— BEGIN SUPPLIED DATA —

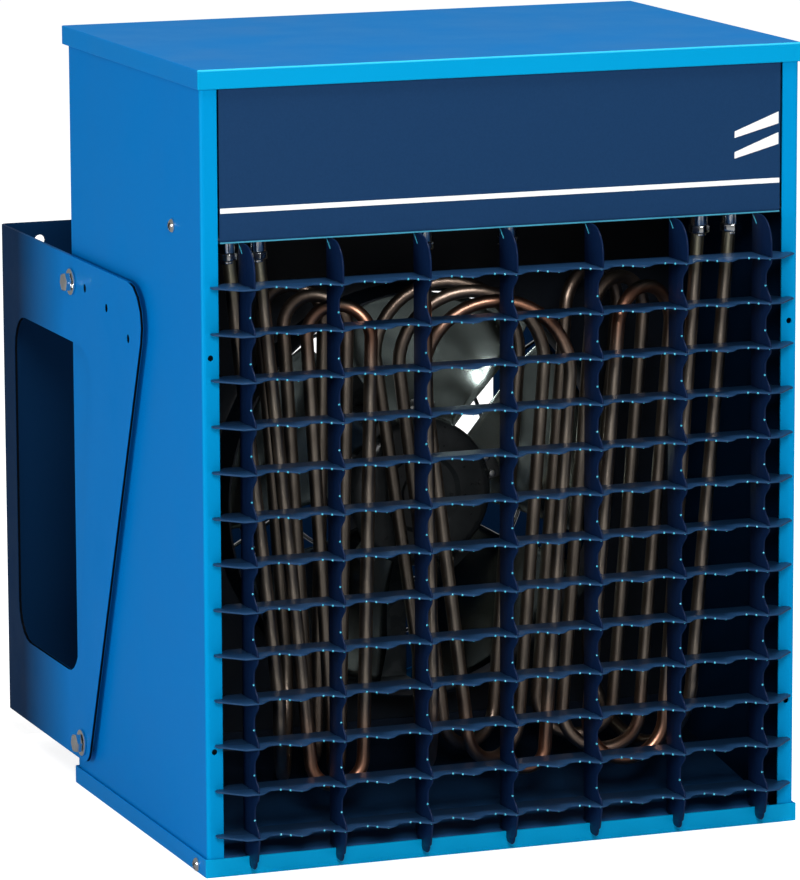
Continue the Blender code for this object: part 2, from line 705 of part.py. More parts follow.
def make_impeller():
    """A pressed hub with riveted blades on its shaft; the origin is on the fan's axis."""
    centre = Vector((0, FRONT + HUB_MIDDLE_DEPTH, FAN_HEIGHT))
    half = HUB_LENGTH / 2
    bore = SHAFT_RADIUS + FIT
    profile = [(bore, half), (HUB_RADIUS - 0.006, half), (HUB_RADIUS, half - 0.006), (HUB_RADIUS, -half),
               (HUB_RADIUS - 0.003, -half), (HUB_RADIUS - 0.003, half - 0.008), (0.014, half - 0.008),
               (0.014, -half), (bore, -half)]
    impeller = turned("fan_impeller", profile, centre, (0, -1, 0), ALUMINIUM, 30)
    for index in range(BLADES):
        blade = make_blade(f"blade_{index + 1}", centre, BLADE_START + index * math.tau / BLADES)
        cut(impeller, blade, "UNION")


def make_blade(name, centre, middle_angle):
    """A twisted sheet blade from inside the hub's rim out to the tip."""
    bm = bmesh.new()
    bmesh.ops.create_grid(bm, x_segments=3, y_segments=4, size=1)
    root, tip = HUB_RADIUS - 0.0015, RING_RADIUS - BLADE_TIP_GAP
    for vert in bm.verts:
        across, along = vert.co.x, (vert.co.y + 1) / 2
        radius = root + (tip - root) * along
        span = BLADE_SPAN * (BLADE_ROOT_SHARE + (1 - BLADE_ROOT_SHARE) * along)
        angle = middle_angle + across * span / 2
        pitch = BLADE_PITCH * (1 - BLADE_UNTWIST * along)
        rise = across * span / 2 * radius * math.tan(pitch)
        camber = BLADE_CAMBER * (1 - across * across)
        vert.co = (radius * math.cos(angle), camber - rise * min(1, HUB_RADIUS / radius * BLADE_FLATTEN),
                   radius * math.sin(angle))
    bm.transform(Matrix.Translation(centre))
    blade = hide(add_object(name, mesh_from(bm, name), None, CUTTERS))
    solidify = blade.modifiers.new("sheet", "SOLIDIFY")
    solidify.thickness = BLADE_SHEET
    solidify.offset = 0
    return blade


def make_motor():
    """The motor, its shaft, and the strap that carries it behind the fan's opening."""
    shaft_front = HUB_MIDDLE_DEPTH - HUB_LENGTH / 2 - 0.006
    bearing = 0.010
    shaft_length = MOTOR_FRONT + bearing - shaft_front
    turned("motor_shaft", [(0, 0), (SHAFT_RADIUS, 0), (SHAFT_RADIUS, -shaft_length), (0, -shaft_length)],
           (0, FRONT + shaft_front, FAN_HEIGHT), (0, -1, 0), ZINC, 16)
    rim = MOTOR_RADIUS
    nose = 0.018
    profile = [(SHAFT_RADIUS + FIT, 0), (nose, 0), (nose, -0.008), (rim - 0.006, -0.012), (rim, -0.020),
               (rim, 0.006 - MOTOR_LENGTH), (rim - 0.008, -MOTOR_LENGTH), (0, -MOTOR_LENGTH),
               (0, -bearing - FIT), (SHAFT_RADIUS + FIT, -bearing - FIT)]
    turned("fan_motor", profile + profile[:1], (0, FRONT + MOTOR_FRONT, FAN_HEIGHT), (0, -1, 0), BLACK, 24)
    back = FRONT + MOTOR_FRONT + MOTOR_LENGTH + FIT + SHEET / 2
    seat = FRONT + FAN_PLATE_DEPTH + SHEET + FIT + SHEET / 2
    reach = STRAP_REACH
    path = [(seat, FAN_HEIGHT - reach - STRAP_FOOT), (seat, FAN_HEIGHT - reach), (back, FAN_HEIGHT - reach),
            (back, FAN_HEIGHT + reach), (seat, FAN_HEIGHT + reach), (seat, FAN_HEIGHT + reach + STRAP_FOOT)]
    folded_sheet("motor_strap", path, -STRAP_WIDTH / 2, STRAP_WIDTH / 2, SHEET, FACING_SIDE, ZINC)


def make_guard():
    """The wire guard over the inlet: rings on wires that run out from a middle disc, on the back panel."""
    outer = INLET_RADIUS + GUARD_LAP
    centre = Vector((0, BACK_PANEL_REAR + FIT + GUARD_WIRE, FAN_HEIGHT))
    pieces = []
    for index in range(GUARD_RINGS):
        radius = outer * (index + 1) / GUARD_RINGS
        points = [centre + Vector((x, 0, z)) for x, z in circle(0, 0, radius, 9 + 4 * index)]
        pieces.append(as_mesh(tube(f"guard_ring_{index + 1}", points, GUARD_WIRE, ZINC, 0, True)))
    for index in range(GUARD_WIRES):
        angle = math.tau * (index + 0.5) / GUARD_WIRES
        way = Vector((math.cos(angle), 0, math.sin(angle)))
        inner = GUARD_DISC_RADIUS - 3 * GUARD_WIRE
        wire = tube(f"guard_wire_{index + 1}", [centre + way * inner, centre + way * outer],
                    GUARD_WIRE * 0.93, ZINC, 0)
        pieces.append(as_mesh(wire))
    pieces.append(rod_cutter("guard_disc", centre, (0, 1, 0), GUARD_DISC_RADIUS, 2 * GUARD_WIRE, 20))
    guard = pieces.pop(GUARD_RINGS - 1)
    guard.name = "rear_guard"
    guard.data.name = "rear_guard"
    for piece in pieces:
        piece.users_collection[0].objects.unlink(piece)
        CUTTERS.objects.link(piece)
        cut(guard, hide(piece), "UNION")


def arm_outline(shift=0.0):
    """The bracket's outline from the side, as (y, z)."""
    rear = BRACKET_REAR + shift
    corners = [(rear, BRACKET_BOTTOM), (rear, BRACKET_TOP), (REAR - ARM_TOP_REACH, BRACKET_TOP),
               (REAR - ARM_BOTTOM_REACH, BRACKET_BOTTOM)]
    return rounded(corners, [0, 0, ARM_TOP_RADIUS, ARM_BOTTOM_RADIUS], 5)


def index_place(step):
    """Where an index hole lies, as (y, z), on its arc about the pivot."""
    angle = INDEX_START - INDEX_STEPS[step]
    return (PIVOT_Y + INDEX_RADIUS * math.sin(angle), PIVOT_HEIGHT + INDEX_RADIUS * math.cos(angle))


def make_bracket():
    middle = ARM_INSIDE + BRACKET_SHEET / 2
    back = BRACKET_REAR - BRACKET_SHEET / 2
    front = REAR - ARM_TOP_REACH
    path = [(-middle, front), (-middle, back), (middle, back), (middle, front)]
    bracket = folded_sheet("wall_bracket", path, BRACKET_BOTTOM - 0.002, BRACKET_TOP + 0.002, BRACKET_SHEET,
                           FLAT, BLUE, 2 * BRACKET_SHEET)
    wide = ARM_OUTSIDE + BRACKET_SHEET
    cut(bracket, prism_cutter("arm_shape", [arm_outline(BRACKET_SHEET)], -wide, wide, FACING_SIDE), "INTERSECT")
    window = rounded([(REAR + WINDOW_REAR, WINDOW_BOTTOM), (REAR + WINDOW_REAR, WINDOW_TOP),
                      (REAR - WINDOW_TOP_REACH, WINDOW_TOP), (REAR - WINDOW_BOTTOM_REACH, WINDOW_BOTTOM)],
                     WINDOW_RADIUS, 5)
    holes = [circle(PIVOT_Y, PIVOT_HEIGHT, BOLT_RADIUS + FIT)]
    holes += [circle(*index_place(0), BOLT_RADIUS + FIT)]
    holes += [circle(*index_place(step), INDEX_HOLE_RADIUS, 12) for step in range(1, len(INDEX_STEPS))]
    cut(bracket, prism_cutter("arm_openings", [window] + holes, -wide, wide, FACING_SIDE))
    half = BACK_WINDOW_HALF
    back_bottom = WINDOW_BOTTOM + BACK_WINDOW_RISE
    back_window = rounded([(-half, back_bottom), (half, back_bottom), (half, WINDOW_TOP),
                           (-half, WINDOW_TOP)], WINDOW_RADIUS, 5)
    bolts = [circle(side * WALL_HOLE_SIDE, height, WALL_HOLE_RADIUS, 12) for side in (-1, 1)
             for height in (BRACKET_BOTTOM + WALL_HOLE_INSET, BRACKET_TOP - WALL_HOLE_INSET)]
    through = 2 * BRACKET_SHEET
    cut(bracket, prism_cutter("back_openings", [back_window] + bolts, -back - through, -back + through,
                              FACING_FRONT))


def hex_bolt(name, side, place, inside, material=ZINC):
    """A hexagon bolt whose head is outside; its shank ends at the given distance from the middle plane."""
    head_inner = ARM_OUTSIDE + FIT + WASHER_SHEET + FIT
    head_radius = BOLT_HEAD_FLATS / 2 / math.cos(math.pi / 6)
    bm = bmesh.new()
    bmesh.ops.create_cone(bm, cap_ends=True, segments=6, radius1=head_radius, radius2=head_radius,
                          depth=BOLT_HEAD_HEIGHT)
    bmesh.ops.translate(bm, verts=bm.verts, vec=(0, 0, head_inner + BOLT_HEAD_HEIGHT / 2))
    obj = add_object(name, mesh_from(bm, name), material)
    length = head_inner + BOLT_HEAD_HEIGHT / 2 - inside
    shank = rod_cutter(f"{name}_shank", (0, 0, inside + length / 2), (0, 0, 1), BOLT_RADIUS, length, 16)
    turn = Matrix.Translation((0, *place)) @ Matrix.Rotation(side * math.pi / 2, 4, "Y")
    obj.matrix_world = turn
    shank.matrix_world = turn
    cut(obj, shank, "UNION")
    return obj


def disc_with_bore(name, side, place, inside, outside, radius, material=ZINC):
    bore = BOLT_RADIUS + FIT
    profile = [(bore, outside), (radius, outside), (radius, inside), (bore, inside)]
    return turned(name, profile, (0, *place), (side, 0, 0), material, 20)


def make_bracket_fasteners():
    pivot = (PIVOT_Y, PIVOT_HEIGHT)
    index = index_place(0)
    for word, side in (("left", -1), ("right", 1)):
        hex_bolt(f"pivot_bolt_{word}", side, pivot, INNER - PIVOT_BOLT_INSIDE)
        hex_bolt(f"index_bolt_{word}", side, index, HALF + FIT)
        for kind, place in (("pivot", pivot), ("index", index)):
            disc_with_bore(f"{kind}_washer_{word}", side, place, ARM_OUTSIDE + FIT,
                           ARM_OUTSIDE + FIT + WASHER_SHEET, WASHER_RADIUS)
        disc_with_bore(f"pivot_spacer_{word}", side, pivot, HALF + FIT, ARM_INSIDE - FIT, SPACER_RADIUS, BLACK)


def make_controls():
    make_knob("selector", SELECTOR_DEPTH, SWITCH_SIZE, CREAM)
    make_knob("thermostat", THERMOSTAT_DEPTH, THERMOSTAT_SIZE, ALUMINIUM)
    make_cutout()
    make_gland()
    make_compartment_parts()


def make_knob(word, depth, size, body_material):
    """A knob with a pointer wing outside, its stem through the side, and the switch or thermostat inside."""
    place = Vector((HALF, FRONT + depth, CONTROL_HEIGHT))
    stem_end = INNER - FIT - STEM_DEPTH - HALF
    profile = [(0, KNOB_LENGTH), (KNOB_RADIUS - 0.004, KNOB_LENGTH), (KNOB_RADIUS - 0.002, KNOB_LENGTH - 0.002),
               (KNOB_RADIUS, FIT), (KNOB_STEM_RADIUS, FIT), (KNOB_STEM_RADIUS, stem_end), (0, stem_end)]
    turned(f"{word}_knob", profile, place, (1, 0, 0), BLACK, 20)
    body = box_object(f"{word}_body", size, (INNER - FIT - size[0] / 2, place.y, place.z), body_material)
    socket = (INNER - FIT - STEM_DEPTH / 2, place.y, place.z)
    cut(body, rod_cutter(f"{word}_socket", socket, (1, 0, 0), KNOB_STEM_RADIUS + FIT, STEM_DEPTH + 2 * FIT, 16))


def make_cutout():
    """The overheat cut-out inside and its reset button, which slides in through the side."""
    place = Vector((HALF, FRONT + RESET_DEPTH, CONTROL_HEIGHT))
    bore = BUTTON_RADIUS + FIT
    inside = INNER - FIT - HALF
    seat = inside - BUTTON_TRAVEL - 0.006
    profile = [(bore, inside), (CUTOUT_RADIUS, inside), (CUTOUT_RADIUS, inside - CUTOUT_LENGTH),
               (0, inside - CUTOUT_LENGTH), (0, seat), (bore, seat)]
    turned("overheat_cutout", profile + profile[:1], place, (1, 0, 0), CREAM, 20)
    end = seat + BUTTON_TRAVEL + FIT
    button = [(0, BUTTON_PROUD), (BUTTON_RADIUS - 0.001, BUTTON_PROUD), (BUTTON_RADIUS, BUTTON_PROUD - 0.001),
              (BUTTON_RADIUS, end), (0, end)]
    turned("reset_button", button, place, (1, 0, 0), RED, 20)


def make_gland():
    place = (GLAND_SIDE, BACK_PANEL_REAR, CONTROL_HEIGHT)
    inner = -SHEET - GLAND_INSIDE
    profile = [(GLAND_BORE, GLAND_LENGTH), (GLAND_BORE + GLAND_WALL, GLAND_LENGTH), (GLAND_FLANGE - SHEET, GLAND_SHOULDER),
               (GLAND_FLANGE, GLAND_FLANGE_HEIGHT), (GLAND_FLANGE, FIT), (GLAND_RADIUS, FIT), (GLAND_RADIUS, inner),
               (GLAND_BORE, inner)]
    turned("cable_gland", profile, place, (0, 1, 0), BLACK, 18)


def make_compartment_parts():
    for name, size, (x, depth), material in (("terminal_block", TERMINAL_SIZE, TERMINAL_PLACE, CREAM),
                                             ("contactor", CONTACTOR_SIZE, CONTACTOR_PLACE, CREAM)):
        place = (x, FRONT + depth + size[1] / 2, FLOOR_TOP + FIT + size[2] / 2)
        box_object(name, size, place, material)


make_casing()
make_grille()
make_elements()
make_air_guide()
make_fan()
make_bracket()
make_bracket_fasteners()
make_controls()
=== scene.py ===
import math

import bmesh
import bpy
from mathutils import Matrix, Vector


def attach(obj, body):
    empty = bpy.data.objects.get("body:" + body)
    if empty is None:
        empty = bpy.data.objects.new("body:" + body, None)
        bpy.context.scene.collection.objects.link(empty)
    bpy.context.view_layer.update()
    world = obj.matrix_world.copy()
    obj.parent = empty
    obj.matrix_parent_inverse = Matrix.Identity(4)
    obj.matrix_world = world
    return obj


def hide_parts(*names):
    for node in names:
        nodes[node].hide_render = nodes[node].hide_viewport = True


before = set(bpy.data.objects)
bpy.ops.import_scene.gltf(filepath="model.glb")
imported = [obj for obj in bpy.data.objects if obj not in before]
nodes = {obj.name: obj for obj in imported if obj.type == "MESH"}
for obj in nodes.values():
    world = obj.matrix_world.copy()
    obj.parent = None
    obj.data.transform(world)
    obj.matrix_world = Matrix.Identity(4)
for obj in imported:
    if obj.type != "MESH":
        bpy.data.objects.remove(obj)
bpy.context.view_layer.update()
bpy.ops.object.select_all(action="DESELECT")

# Planes of the casing that many pieces are set against, in metres
casing = {"half": 0.228, "front": -0.153, "rear": 0.153, "sheet": 0.0015, "fit": 0.0003,
          "coverFace": -0.1522, "coverBottom": 0.4542, "trayLip": 0.0135, "floorUnder": 0.4557,
          "fanHeight": 0.2325, "opening": 0.2155}


# Modelling helpers

def alone(piece):
    if bpy.context.mode != "OBJECT":
        bpy.ops.object.mode_set(mode="OBJECT")
    bpy.ops.object.select_all(action="DESELECT")
    piece.select_set(True)
    bpy.context.view_layer.objects.active = piece


def named(name):
    piece = bpy.context.object
    piece.name = name
    piece.data.name = name
    return piece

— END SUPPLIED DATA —

▶ _AIM_
Exactly those lines that run from the line with "make_casing()" through the line with "bpy.data.objects.remove(obj)" are to be reproduced; both end lines belong to the range.

▶ _ANSWER TO THIS TASK_
make_casing()
make_grille()
make_elements()
make_air_guide()
make_fan()
make_bracket()
make_bracket_fasteners()
make_controls()
=== scene.py ===
import math

import bmesh
import bpy
from mathutils import Matrix, Vector


def attach(obj, body):
    empty = bpy.data.objects.get("body:" + body)
    if empty is None:
        empty = bpy.data.objects.new("body:" + body, None)
        bpy.context.scene.collection.objects.link(empty)
    bpy.context.view_layer.update()
    world = obj.matrix_world.copy()
    obj.parent = empty
    obj.matrix_parent_inverse = Matrix.Identity(4)
    obj.matrix_world = world
    return obj


def hide_parts(*names):
    for node in names:
        nodes[node].hide_render = nodes[node].hide_viewport = True


before = set(bpy.data.objects)
bpy.ops.import_scene.gltf(filepath="model.glb")
imported = [obj for obj in bpy.data.objects if obj not in before]
nodes = {obj.name: obj for obj in imported if obj.type == "MESH"}
for obj in nodes.values():
    world = obj.matrix_world.copy()
    obj.parent = None
    obj.data.transform(world)
    obj.matrix_world = Matrix.Identity(4)
for obj in imported:
    if obj.type != "MESH":
        bpy.data.objects.remove(obj)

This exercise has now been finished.